» **DATA EXCERPT**
(begin)
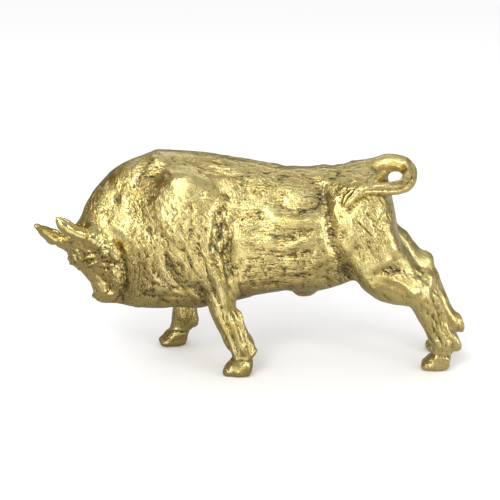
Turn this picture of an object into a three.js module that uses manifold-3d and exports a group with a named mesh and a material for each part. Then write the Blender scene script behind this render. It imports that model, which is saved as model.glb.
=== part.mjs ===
// A cast bull figurine with a lowered, turned head and a tail curled over its rump.
// Millimetres, +Z up. The bull looks along -X, its left side is towards -Y,
// and the origin is on the ground, under the middle of the figure's box.
import * as THREE from 'three';
import { SimplifyModifier } from 'three/addons/modifiers/SimplifyModifier.js';
import { mergeVertices } from 'three/addons/utils/BufferGeometryUtils.js';
import Module from 'manifold-3d';

// Driving dimensions
const LENGTH = 286;             // the horns' tips to the hind dewclaws come to 0.99 of it
const BODY_WIDTH = 70;          // across the shoulders
const FORE_STANCE = 53;         // between the middles of the fore hooves
const HIND_STANCE = 34;         // between the middles of the hind hooves
const HOOF_LENGTH = 19.5;
const HOOF_WIDTH = 15.5;
const HOOF_HEIGHT = 12.5;
const TOE_IN = 0.12;            // radians that each hoof turns towards the middle
const FORE_CANNON_RADIUS = 8.1;
const HIND_CANNON_RADIUS = 7.8;
const HORN_RADIUS = 4.6;        // in the middle of the near horn
const HORN_TIP_RADIUS = 1.7;
const EAR_LENGTH = 17;
const TAIL_RADIUS = 4.4;        // along the curl
const TAIL_TIP_RADIUS = 2.6;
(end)
» **GIVEN TASK**
Make an exact copy of the material above.

» **REPLY**
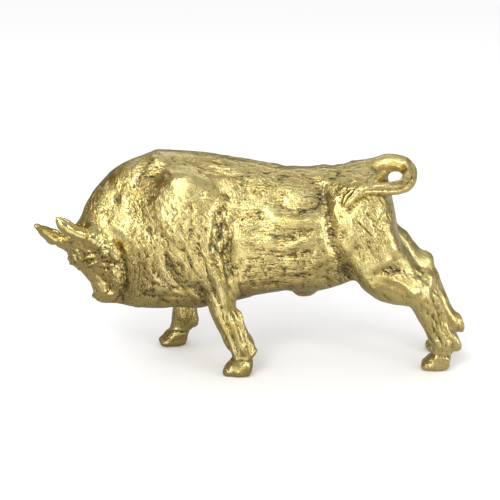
Turn this picture of an object into a three.js module that uses manifold-3d and exports a group with a named mesh and a material for each part. Then write the Blender scene script behind this render. It imports that model, which is saved as model.glb.
=== part.mjs ===
// A cast bull figurine with a lowered, turned head and a tail curled over its rump.
// Millimetres, +Z up. The bull looks along -X, its left side is towards -Y,
// and the origin is on the ground, under the middle of the figure's box.
import * as THREE from 'three';
import { SimplifyModifier } from 'three/addons/modifiers/SimplifyModifier.js';
import { mergeVertices } from 'three/addons/utils/BufferGeometryUtils.js';
import Module from 'manifold-3d';

// Driving dimensions
const LENGTH = 286;             // the horns' tips to the hind dewclaws come to 0.99 of it
const BODY_WIDTH = 70;          // across the shoulders
const FORE_STANCE = 53;         // between the middles of the fore hooves
const HIND_STANCE = 34;         // between the middles of the hind hooves
const HOOF_LENGTH = 19.5;
const HOOF_WIDTH = 15.5;
const HOOF_HEIGHT = 12.5;
const TOE_IN = 0.12;            // radians that each hoof turns towards the middle
const FORE_CANNON_RADIUS = 8.1;
const HIND_CANNON_RADIUS = 7.8;
const HORN_RADIUS = 4.6;        // in the middle of the near horn
const HORN_TIP_RADIUS = 1.7;
const EAR_LENGTH = 17;
const TAIL_RADIUS = 4.4;        // along the curl
const TAIL_TIP_RADIUS = 2.6;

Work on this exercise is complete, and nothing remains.